Wildlife expert Bob Gilbert says shaking up your lockdown routine with an early walk will reap dividends in hearing the diversity of urban birdsong

Ham & High: Greenfinch eating peanuts from a feeder. must credit Andy Hay (rspb-images.com)Greenfinch eating peanuts from a feeder. must credit Andy Hay (rspb-images.com) (Image: Andy Hay (rspb-images.com))

Here’s another idea for your permitted period of exercise in these straitened times: do the same local walk as usual, but at an unusual time of day.

Being married to a Vicar, I am accustomed to getting up at an unearthly hour on Easter Day to attend the dawn vigil; a remarkable piece of liturgical drama which starts around a fire outside the church door and processes inside by candlelight.

This Easter there were, of course, no church services, except for the virtual kind, but we got up before dawn anyway, just the two of us, and went for a walk around our area.

Despite the inconvenience of this early rising, it has some obvious advantages; not least the fact that in the empty streets there is no problem with social distancing. And even more, there is the joy of the morning birdsong.

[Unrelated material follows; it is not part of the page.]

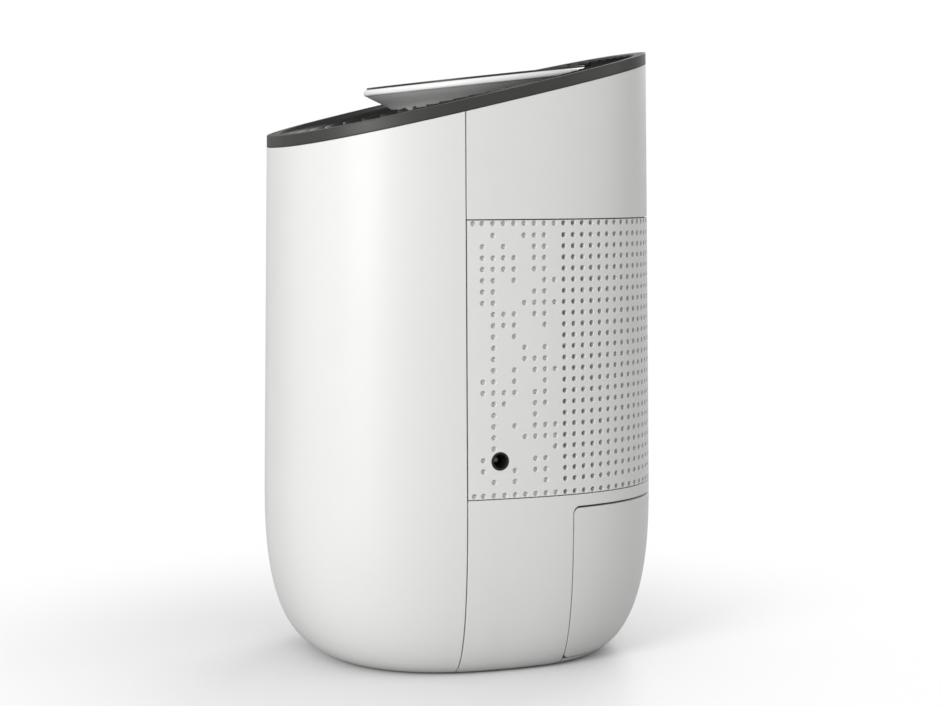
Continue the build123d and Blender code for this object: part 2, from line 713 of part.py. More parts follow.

Someone rang me recently to say that they thought the birds this year, were singing louder than usual. Others have commented that because the roads are much quieter, we are hearing the birds more clearly. I disagree with both contentions. I believe that birdsong is much as it always has been, but that with fewer distractions we are allowing ourselves to listen. It is a matter of time and attention.

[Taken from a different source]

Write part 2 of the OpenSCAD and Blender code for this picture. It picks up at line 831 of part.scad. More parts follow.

There is no better time to hear it than in the early morning.

We had not even left the house that morning, before I was noting down the first contributors to the chorus; a mistle thrush which regularly sings outside our window long before first light, and the clear, bell-like repetitive calling of a great tit. One of the things to be aware of at this time of day is the sequence in which the various species join in. There are the early risers, as well as those which have no intention of stirring themselves until it is properly light. Among the former is the trickling song of the robin along with the mechanical whirrings and churrings of the wren. It seemed that Easter morning to be coming from all directions, revealing the fact that this is a much commoner bird than we sometimes realise. There were blue tits too, with a thinner and wheezier call than that of the great tit; but all of these seemed just the background singers to the blackbird’s full-throated aria.

There had been a large, waning half-moon when we started, but it very soon set. The darkness seemed to leak out rather than the light arrive, and to the east, above the silhouettes of tower blocks, the sky turned first a pale sandy orange and, later, rose-pink.

Crows began to provide some bass notes, a magpie called raucously and gulls had been making themselves heard for some time. Their pale forms overhead had added a ghostly element to the scene, an element that was only enhanced by the melancholy of their wailing in the semi-dark.

When it was almost fully light, though still before sunrise, the wood pigeons could be heard. They may not be the most popular birds but I love their soft, repetitive, five-syllabled calling. The ‘chanting ring doves’, Sylvia Plath called them, suggesting they, too, had an ‘other-worldliness’ about them.

As the sun emerged from behind a thin veil of cloud on the horizon, so the final voices joined the chorus. The finches are always latecomers; the greenfinch with its long drawn-out, budgerigar-like trill and the goldfinches with their incessant chattering. There is always something of the teenager about them and, frankly, I would not expect them to be up and about early.

There was another bird I was hoping to hear and it came in last - the rich and rapidly delivered phrasing of the blackcap. These warblers have become more common as an urban bird in the last few years, but I still get a thrill every time I hear one. The wonderful energy and variety of their song makes a fitting climax to the concert.

There has been much advice given on how we should sustain ourselves during the lockdown, stressing the importance of establishing a routine, with which I fully concur. But as the period of confinement seems set to continue, there is also a virtue in breaking the established routine now and again. So do something unexpected. Get up at a ridiculously early hour and walk with the family or the dog, or by yourself, to watch the sunrise and the night drain away, and to experience the surprising diversity of urban bird song.